▶ _Exercise prompt_: In the records below, find each line containing the word "JSON" and copy it.

▶ _Available data_:
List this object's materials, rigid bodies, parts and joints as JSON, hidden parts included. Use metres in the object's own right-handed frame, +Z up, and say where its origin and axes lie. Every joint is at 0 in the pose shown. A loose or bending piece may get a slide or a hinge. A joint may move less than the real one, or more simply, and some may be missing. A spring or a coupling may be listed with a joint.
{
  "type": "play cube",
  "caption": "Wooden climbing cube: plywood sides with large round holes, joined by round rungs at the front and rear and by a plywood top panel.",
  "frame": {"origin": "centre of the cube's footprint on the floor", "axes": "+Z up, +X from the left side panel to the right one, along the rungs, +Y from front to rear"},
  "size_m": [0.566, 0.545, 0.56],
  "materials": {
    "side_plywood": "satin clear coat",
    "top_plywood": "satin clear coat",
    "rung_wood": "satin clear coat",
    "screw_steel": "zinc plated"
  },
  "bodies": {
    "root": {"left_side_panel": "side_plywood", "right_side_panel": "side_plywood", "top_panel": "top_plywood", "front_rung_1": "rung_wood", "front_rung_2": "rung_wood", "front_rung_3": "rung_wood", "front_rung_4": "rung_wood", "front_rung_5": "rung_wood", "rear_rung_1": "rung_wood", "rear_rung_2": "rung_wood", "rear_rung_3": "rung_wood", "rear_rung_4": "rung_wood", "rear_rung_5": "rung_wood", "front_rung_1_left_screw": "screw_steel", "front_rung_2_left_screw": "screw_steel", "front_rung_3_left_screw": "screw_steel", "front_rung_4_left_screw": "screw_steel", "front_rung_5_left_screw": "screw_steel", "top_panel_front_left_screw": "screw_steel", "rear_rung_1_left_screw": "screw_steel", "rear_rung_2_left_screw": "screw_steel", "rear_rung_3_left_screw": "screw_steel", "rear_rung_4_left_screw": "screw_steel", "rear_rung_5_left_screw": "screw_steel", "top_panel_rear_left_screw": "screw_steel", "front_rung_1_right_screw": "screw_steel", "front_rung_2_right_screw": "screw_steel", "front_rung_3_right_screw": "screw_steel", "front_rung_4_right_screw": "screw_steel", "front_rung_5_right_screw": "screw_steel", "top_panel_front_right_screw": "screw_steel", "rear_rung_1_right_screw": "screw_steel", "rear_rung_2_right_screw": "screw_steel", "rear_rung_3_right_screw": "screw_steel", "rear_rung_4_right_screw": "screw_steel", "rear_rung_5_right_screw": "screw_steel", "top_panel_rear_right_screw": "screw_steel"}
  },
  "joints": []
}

==

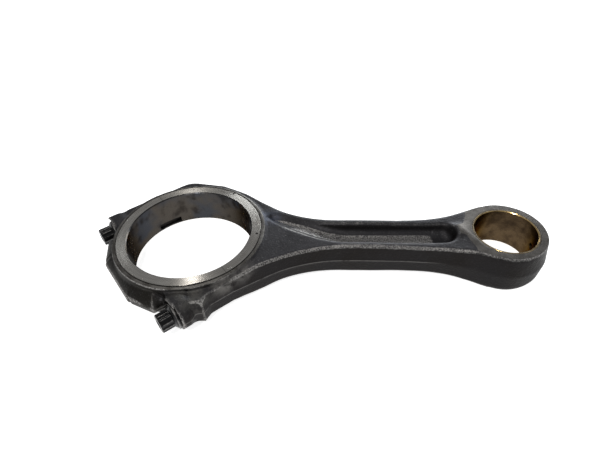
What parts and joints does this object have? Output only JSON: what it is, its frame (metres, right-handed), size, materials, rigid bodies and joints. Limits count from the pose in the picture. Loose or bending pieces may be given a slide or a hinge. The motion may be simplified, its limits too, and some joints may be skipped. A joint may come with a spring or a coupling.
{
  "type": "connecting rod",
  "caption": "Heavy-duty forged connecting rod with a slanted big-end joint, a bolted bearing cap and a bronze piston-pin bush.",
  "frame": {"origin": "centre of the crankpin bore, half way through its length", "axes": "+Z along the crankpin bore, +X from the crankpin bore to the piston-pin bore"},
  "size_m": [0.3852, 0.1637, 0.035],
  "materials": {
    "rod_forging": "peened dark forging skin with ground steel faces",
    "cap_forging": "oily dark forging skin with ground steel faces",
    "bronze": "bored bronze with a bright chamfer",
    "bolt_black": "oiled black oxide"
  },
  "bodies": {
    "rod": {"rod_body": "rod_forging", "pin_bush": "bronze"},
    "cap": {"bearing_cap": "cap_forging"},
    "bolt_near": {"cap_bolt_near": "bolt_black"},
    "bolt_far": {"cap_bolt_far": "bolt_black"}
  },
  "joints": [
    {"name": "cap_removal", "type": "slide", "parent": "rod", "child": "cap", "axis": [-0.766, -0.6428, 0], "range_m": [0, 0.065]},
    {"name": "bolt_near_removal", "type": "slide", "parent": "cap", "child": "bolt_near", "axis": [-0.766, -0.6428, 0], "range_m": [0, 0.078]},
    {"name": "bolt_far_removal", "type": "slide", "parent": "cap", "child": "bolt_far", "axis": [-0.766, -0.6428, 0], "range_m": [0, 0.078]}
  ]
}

▶ _Response to this exercise_:
List this object's materials, rigid bodies, parts and joints as JSON, hidden parts included. Use metres in the object's own right-handed frame, +Z up, and say where its origin and axes lie. Every joint is at 0 in the pose shown. A loose or bending piece may get a slide or a hinge. A joint may move less than the real one, or more simply, and some may be missing. A spring or a coupling may be listed with a joint.
What parts and joints does this object have? Output only JSON: what it is, its frame (metres, right-handed), size, materials, rigid bodies and joints. Limits count from the pose in the picture. Loose or bending pieces may be given a slide or a hinge. The motion may be simplified, its limits too, and some joints may be skipped. A joint may come with a spring or a coupling.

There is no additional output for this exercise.